Bakery’s refusal to put anti-gay slur on cake not discriminatory

A Castle Rock, Colorado, religious leader said he plans to appeal after the state Civil Rights Division rejected his arguments that a bakery discriminated against his religion when it refused to make a cake with a gay slur.

The Colorado Civil Rights Division ruled recently that Azucar Bakery did not discriminate against William Jack because the baker offered to bake the cake and let the customer write his own message, which the baker considered derogatory.

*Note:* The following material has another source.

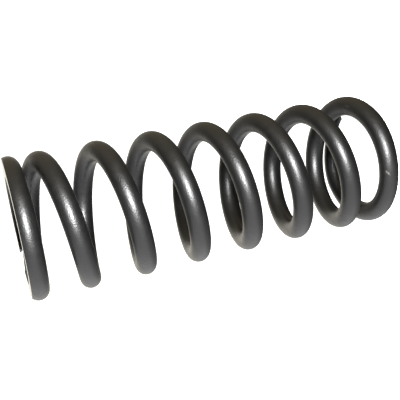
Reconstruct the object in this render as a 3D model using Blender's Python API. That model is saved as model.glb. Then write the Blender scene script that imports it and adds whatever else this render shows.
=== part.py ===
"""Rear shock spring: a right-hand compression coil spring with closed and ground ends.

The spring stands on its lower ground face at z = 0, with its own axis on +Z.
Places along the wire are counted in turns, from the lower tip at 0 upwards.
"""
import math

import bmesh
import bpy
from mathutils import Vector

# Wire and coil, in metres
WIRE_DIAMETER = 0.0117
INNER_DIAMETER = 0.0570
PITCH = 0.0320
TOTAL_TURNS = 8.24
LOWER_TIP_ANGLE = math.radians(25.0)

# End turns: the wire lies nearly flat, then lifts to the full pitch, and its tip is pushed out by the next turn.
# A flat stretch's rise is in metres for each turn.
LOWER_FLAT_TURNS = 0.48
UPPER_FLAT_TURNS = 0.59
LOWER_FLAT_RISE = 0.0004
UPPER_FLAT_RISE = 0.0043
LIFT_TURNS = 0.60
TIP_BEND_TURNS = 0.26
LOWER_TIP_GAP = 0.0019
UPPER_TIP_GAP = 0.0005

# What grinding leaves of the wire at each tip, in metres
LOWER_TIP_THICKNESS = 0.0022
UPPER_TIP_THICKNESS = 0.0022

# Fineness of the faceted wire
POINTS_PER_TURN = 32
WIRE_BEVEL_RESOLUTION = 6
WELD_DISTANCE = 0.00001
SHARP_EDGE_ANGLE = math.radians(35)

# Black powder coat
COAT_COLOUR = (0.016, 0.016, 0.017, 1.0)
COAT_ROUGHNESS = 0.42

wire_radius = WIRE_DIAMETER / 2
coil_radius = INNER_DIAMETER / 2 + wire_radius


def ease(part):
    """Go from 0 to 1 with a level start and a level end."""
    part = min(max(part, 0.0), 1.0)
    return part * part * (3 - 2 * part)


def climb(turns_from_tip, flat_turns, flat_rise):
    """How far an unbent end turn rises: slowly along its flat, faster over the lift, then at the full pitch."""
    part = min(max((turns_from_tip - flat_turns) / LIFT_TURNS, 0.0), 1.0)
    lift = LIFT_TURNS * part**3 * (1 - part / 2)
    working_turns = max(turns_from_tip - flat_turns - LIFT_TURNS, 0.0)
    return flat_rise * turns_from_tip + (PITCH - flat_rise) * (lift + working_turns)


def lower_climb(turn):
    return climb(turn, LOWER_FLAT_TURNS, LOWER_FLAT_RISE)


def upper_climb(turn):
    return climb(TOTAL_TURNS - turn, UPPER_FLAT_TURNS, UPPER_FLAT_RISE)


# Each tip stands out of its end turn so far that the turn beside it clears it by the gap
lower_push = WIRE_DIAMETER + LOWER_TIP_GAP - lower_climb(1)
upper_push = WIRE_DIAMETER + UPPER_TIP_GAP - upper_climb(TOTAL_TURNS - 1)

# Heights of the end turns' centre lines, as if the tips were straight, and of the upper ground face
middle_turn = TOTAL_TURNS / 2
lower_start = LOWER_TIP_THICKNESS - wire_radius + lower_push
upper_start = lower_start + lower_climb(middle_turn) + upper_climb(middle_turn)
free_length = upper_start + upper_push - wire_radius + UPPER_TIP_THICKNESS


def wire_height(turn):
    """Height of the wire's centre line."""
    if turn < middle_turn:
        bend = lower_push * (1 - ease(turn / TIP_BEND_TURNS))
        return lower_start + lower_climb(turn) - bend
    bend = upper_push * (1 - ease((TOTAL_TURNS - turn) / TIP_BEND_TURNS))
    return upper_start - upper_climb(turn) + bend


def wire_point(turn):
    """Centre of the wire, winding anticlockwise as it rises, which is a right-hand coil."""
    angle = LOWER_TIP_ANGLE + 2 * math.pi * turn
    return Vector((coil_radius * math.cos(angle), coil_radius * math.sin(angle), wire_height(turn)))


def clear_scene():
    for old in list(bpy.data.objects):
        bpy.data.objects.remove(old, do_unlink=True)


def new_collection(name):
    collection = bpy.data.collections.new(name)
    bpy.context.scene.collection.children.link(collection)
    return collection


def powder_coat():
    """Thermoset black powder, baked on: dark, with a soft sheen."""
    material = bpy.data.materials.new("black_powder_coat")
    material.use_nodes = True
    shader = material.node_tree.nodes["Principled BSDF"]
    shader.inputs["Base Color"].default_value = COAT_COLOUR
    shader.inputs["Metallic"].default_value = 0.0
    shader.inputs["Roughness"].default_value = COAT_ROUGHNESS
    return material


def wound_wire(collection):
    """The wire as it leaves the coiler: a round bar along the coil's centre line, cut square at both tips."""
    curve = bpy.data.curves.new("wound_wire", "CURVE")
    curve.dimensions = "3D"
    curve.twist_mode = "Z_UP"
    curve.bevel_depth = wire_radius
    curve.bevel_resolution = WIRE_BEVEL_RESOLUTION
    curve.use_fill_caps = True

    turns = [step / POINTS_PER_TURN for step in range(math.ceil(TOTAL_TURNS * POINTS_PER_TURN))]
    turns.append(TOTAL_TURNS)
    spline = curve.splines.new("POLY")
    spline.points.add(len(turns) - 1)
    for point, turn in zip(spline.points, turns):
        point.co = (*wire_point(turn), 1.0)

    wire = bpy.data.objects.new("wound_wire", curve)
    collection.objects.link(wire)
    return wire


def as_mesh(wire, name, collection):
    """Turn the wire into a mesh object whose end caps are welded to its sides."""
    bpy.context.view_layer.update()
    evaluated = wire.evaluated_get(bpy.context.evaluated_depsgraph_get())
    mesh = bpy.data.meshes.new_from_object(evaluated)
    mesh.name = name
    solid = bpy.data.objects.new(name, mesh)
    solid.matrix_world = wire.matrix_world
    collection.objects.link(solid)
    bpy.data.objects.remove(wire, do_unlink=True)

    body = bmesh.new()
    body.from_mesh(mesh)
    bmesh.ops.remove_doubles(body, verts=body.verts, dist=WELD_DISTANCE)
    body.to_mesh(mesh)
    body.free()
    return solid


def grind(solid, height, outwards):
    """Grind one end to a flat face square to the axis, and close the face that the wheel leaves."""
    body = bmesh.new()
    body.from_mesh(solid.data)
    bmesh.ops.bisect_plane(
        body,
        geom=body.verts[:] + body.edges[:] + body.faces[:],
        plane_co=(0, 0, height),
        plane_no=(0, 0, outwards),
        clear_outer=True,
    )
    rim = [edge for edge in body.edges if edge.is_boundary]
    bmesh.ops.holes_fill(body, edges=rim, sides=0)
    bmesh.ops.recalc_face_normals(body, faces=body.faces)
    body.to_mesh(solid.data)
    body.free()


def build_spring():
    collection = new_collection("rear_shock_spring")
    wire = wound_wire(collection)
    spring = as_mesh(wire, "coil_spring", collection)
    grind(spring, 0.0, -1)
    grind(spring, free_length, 1)
    spring.data.materials.clear()
    spring.data.materials.append(powder_coat())
    spring.data.shade_smooth()
    spring.data.set_sharp_from_angle(angle=SHARP_EDGE_ANGLE)


clear_scene()
build_spring()
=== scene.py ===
"""Rear shock spring: a right-hand compression coil spring with closed and ground ends, powder coated black.

The spring stands on its lower ground face at z = 0, with its own axis on +Z.
The camera is rolled, so that the spring lies across the picture with its upper end at the left.
Lengths are in metres.
"""
import math

import bmesh
import bpy
from mathutils import Matrix, Quaternion, Vector


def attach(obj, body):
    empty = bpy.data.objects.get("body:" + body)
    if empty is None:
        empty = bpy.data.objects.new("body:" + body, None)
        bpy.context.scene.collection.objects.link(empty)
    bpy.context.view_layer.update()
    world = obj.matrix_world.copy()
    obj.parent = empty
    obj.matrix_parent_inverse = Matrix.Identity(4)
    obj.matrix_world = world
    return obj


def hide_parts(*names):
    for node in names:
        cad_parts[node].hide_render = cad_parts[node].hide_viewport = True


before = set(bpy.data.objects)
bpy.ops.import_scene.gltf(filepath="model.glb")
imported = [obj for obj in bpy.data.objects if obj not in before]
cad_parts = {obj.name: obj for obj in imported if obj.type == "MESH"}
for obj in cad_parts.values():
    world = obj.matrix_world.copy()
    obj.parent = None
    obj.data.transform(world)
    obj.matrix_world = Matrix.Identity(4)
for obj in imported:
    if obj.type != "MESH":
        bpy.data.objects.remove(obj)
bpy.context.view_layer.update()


# Camera: a short telephoto lens, a little above the spring's middle and rolled on its side.
# The shift only centres the frame as the photograph's is.
CAMERA_PLACE = Vector((0.0, -0.38746, 0.23798))
CAMERA_AIM = Vector((-0.00329, 0.0, 0.11382))
CAMERA_ROLL = math.radians(-101.97)
LENS_MM = 62.217
SENSOR_MM = 36.0
FARTHEST_SEEN = 100.0
SHIFT_RIGHT = 0.0098
SHIFT_UP = -0.0051

camera_data = bpy.data.cameras.new("camera")
camera_data.lens = LENS_MM
camera_data.sensor_width = SENSOR_MM
camera_data.shift_x = SHIFT_RIGHT
camera_data.shift_y = SHIFT_UP
camera_data.clip_end = FARTHEST_SEEN
camera = bpy.data.objects.new("camera", camera_data)
level = (CAMERA_AIM - CAMERA_PLACE).to_track_quat("-Z", "Y")
camera.rotation_mode = "QUATERNION"
camera.rotation_quaternion = level @ Quaternion((0, 0, 1), CAMERA_ROLL)
camera.location = CAMERA_PLACE
bpy.context.scene.collection.objects.link(camera)
bpy.context.scene.camera = camera


# Wire: 11.7 mm round spring steel, wound to the right round a 57 mm mandrel at a 32 mm pitch.
# Each end turn is closed: it lies nearly flat, and its tip is pushed out by the turn beside it.
# Places along the wire are counted in turns from the lower tip.
WIRE_DIAMETER = 0.0117
INNER_DIAMETER = 0.0570
PITCH = 0.0320
TOTAL_TURNS = 8.24
LOWER_TIP_ANGLE = math.radians(25.0)

LOWER_FLAT_TURNS = 0.48
UPPER_FLAT_TURNS = 0.59
LOWER_FLAT_RISE = 0.0004
UPPER_FLAT_RISE = 0.0043
LIFT_TURNS = 0.60
TIP_BEND_TURNS = 0.26
LOWER_TIP_GAP = 0.0019
UPPER_TIP_GAP = 0.0001
LOWER_TIP_THICKNESS = 0.0022
UPPER_TIP_THICKNESS = 0.0026

STEPS_PER_TURN = 125
WIRE_SIDES = 40
TIP_EDGE_RADIUS = 0.0003
TIP_EDGE_SEGMENTS = 3

wire_radius = WIRE_DIAMETER / 2
coil_radius = INNER_DIAMETER / 2 + wire_radius


def ease(part):
    """Go from 0 to 1 with a level start and a level end."""
    part = min(max(part, 0.0), 1.0)
    return part * part * (3 - 2 * part)


def climb(turns_from_tip, flat_turns, flat_rise):
    """How far an unbent end turn rises: slowly on its flat, faster over the lift, then at the full pitch."""
    part = min(max((turns_from_tip - flat_turns) / LIFT_TURNS, 0.0), 1.0)
    lift = LIFT_TURNS * part**3 * (1 - part / 2)
    working_turns = max(turns_from_tip - flat_turns - LIFT_TURNS, 0.0)
    return flat_rise * turns_from_tip + (PITCH - flat_rise) * (lift + working_turns)


def lower_climb(turn):
    return climb(turn, LOWER_FLAT_TURNS, LOWER_FLAT_RISE)


def upper_climb(turn):
    return climb(TOTAL_TURNS - turn, UPPER_FLAT_TURNS, UPPER_FLAT_RISE)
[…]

Colorado ACLU legal director Mark Silverstein said that that the baker did not discriminate because she agreed to bake the cake. Silverstein said her decision not to decorate the cake was not based on the customer’s religion, but because she considered the message offensive.

Marjorie Silva, owner of Denver’s Azucar Bakery, told The Associated Press after the case was filed that she agreed to make a Bible-shaped cake, but balked when the man showed her a piece of paper with what she considered hateful words about gays that he wanted written on the cake. He also wanted the cake to have two men holding hands and an X on top of them, Silva said.

She said she would make the cake, but she declined to write his suggested messages, telling him she would give him icing and a pastry bag so he could write the words himself. Silva said the customer didn’t want that.

The state ruled that the bakery would have treated any other customer the same way.

The bakery owner did not return a phone call from the AP seeking comment on Sunday, and a phone number for Jack could not be located.

Jack said in a statement to KUSA-TV that people are trying to censor the Bible using state laws and he plans to appeal.

“It is offensive that the bakers who refused me service deemed the Bible verses I requested on two cakes discriminatory, and the Colorado Civil rights Division considered that reason enough for them to deny me service,” he said in a statement to KUSA-TV.